The following entries, which are measured in elapsed seconds for the slowest MPI rank, are currently saved:

snap_io
Time taken to load the snapshot particle data.
snap_exchange
Time taken to send particle data to MPI ranks based on their IDs.
snap_hash
Time taken to create within each MPI rank a hash table between a particle index and its ID.
halo_io
Time taken to load the Friends-of-Friends data.
halo_comms
Time taken to communicate Friends-of-Friends data to their assigned MPI rank, if required.
update_halo
If the particles are not loaded together with the Friends-of-Friends catalogue, time taken to update the properties of particles associated to each FoF group.
update_subhalo
Time taken to update the properties of particles associated to pre-existing subhaloes.
clean_tracks
Time taken to remove particles from subhaloes that are no longer in the same FoF group as its subhalo.
assign_hosts
Time taken to assign host FoF groups for pre-existing subhaloes.
store_tracers
Time taken to store the IDs of the most bound tracer particles of pre-existing resolved subhaloes. Information is later used for identifying descendant subhaloes of disrupted subhaloes.
prepare_centrals
Time taken to decide which subhaloes are the centrals in each FoF group, and assign the associated FoF group particles to their source subhalo.
reassign_particles
Time taken to reassign gas particles to different subhaloes based on neighbouring particles. This step only happens if ReassignParticles = 1.
unbind
Time taken to subject all of the subhaloes to unbinding.
update_tracks
Time taken to assign hierarchical relationships between subhaloes and compute density-profile level properties, e.g. \(V_{\rm max}\).
merger_tree
Time taken to find and retrieve the subhalo membership of particle tracers that used to belong to resolved subhaloes that have just disrupted in this output. This time also includes the time to score and decide their descendant subhaloes.
write_subhalos
Time taken to save the subhalo catalogues and restart files.

Subhalo-level

The snapshot-level timing is useful to determine which HBT-HERONS analysis step dominates the runtime. However, even if it tells you that unbinding dominates the runtime, it does not provide enough information to determine the cause. Is it due to a large imbalance across MPI ranks because of the domain decomposition or simply a particularly expensive-to-analyse halo?

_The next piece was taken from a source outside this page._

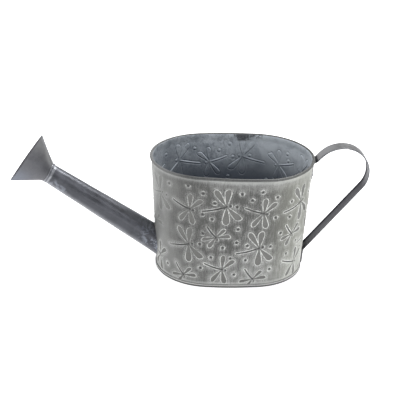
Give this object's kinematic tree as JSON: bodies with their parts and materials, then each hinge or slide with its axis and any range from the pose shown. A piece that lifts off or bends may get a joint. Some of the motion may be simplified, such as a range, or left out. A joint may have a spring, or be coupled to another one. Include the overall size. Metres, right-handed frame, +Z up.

To provide further insights into the cost of unbinding, we provide a compile time option (HBT_MEASURE_UNBINDING_TIME) that enables the measurement of how long each step within Subhalo_t::Unbind takes. When enabled, the subhalo catalogues contain additional properties for each subhalo that allows the user to reconstruct the analysis start time and elapsed time for each subhalo.

Example

Below are several plots that illustrate how this data can be used to gain insight into the cost of analysing individual subhaloes, and how it relates to runtime options chosen by the user. The tests we provide were done using the intermediate resolution
(\(m_{\mathrm{dm}} = 6.72 \times 10^{9}\,\mathrm{M}_{\odot}\)) DMO simulation of the \(1\,\mathrm{Gpc}\) box from the FLAMINGO suite of simulations (Schaye et al 2023). We use the default code values for runtime parameters.

image_title

Description: Subhalo analysis becomes more expensive as the number of associated particles increases. There is a jump in time when \(N_{\rm bound} = N_{\rm subsample} = 10^{3}\), which reflects the overhead associated to the refining the centre of subhaloes. Nonetheless, the dependence between the time to analyse and the number of particles becomes flatter above this threshold compared to \(N_{\rm bound} < N_{\rm subsample}\).

image_title

Description: Subhalo unbinding becomes more expensive as the number of associated particles increases. A broken power law is well suited for describing the median time dependence as a function of \(N_{\rm bound}\). Each line indicates the best-fit power law to the median time dependence above and below \(N_{\rm subsample} = 10^{3}\), with the dashed range indicating an extrapolation. Below the subsampling threshold, \(t_{\rm unbind} \propto N^{1.6}_{\rm bound}\). Once subsampling kicks in, \(t_{\rm unbind} \propto N^{1.0}_{\rm bound}\).

image_title

Description: Centre refinement is only triggered for subhaloes that have been subsampled, which is why there are no data below \(N_{\rm bound} = 10^{3}\). The number of particles that HBT-HERONS uses for centre refinement, \(N_{\rm subsample}\), is chosen according to \(\max(10^{3}, f_{\rm subsample}N_{\rm bound})\) \(= \max(10^{3}, 0.1 \times N_{\rm bound})\). Hence, the time cost is constant up until \(N_{\rm bound} = 10^{4}\) particles, and scales linearly with \(N_{\rm bound}\) above this threshold.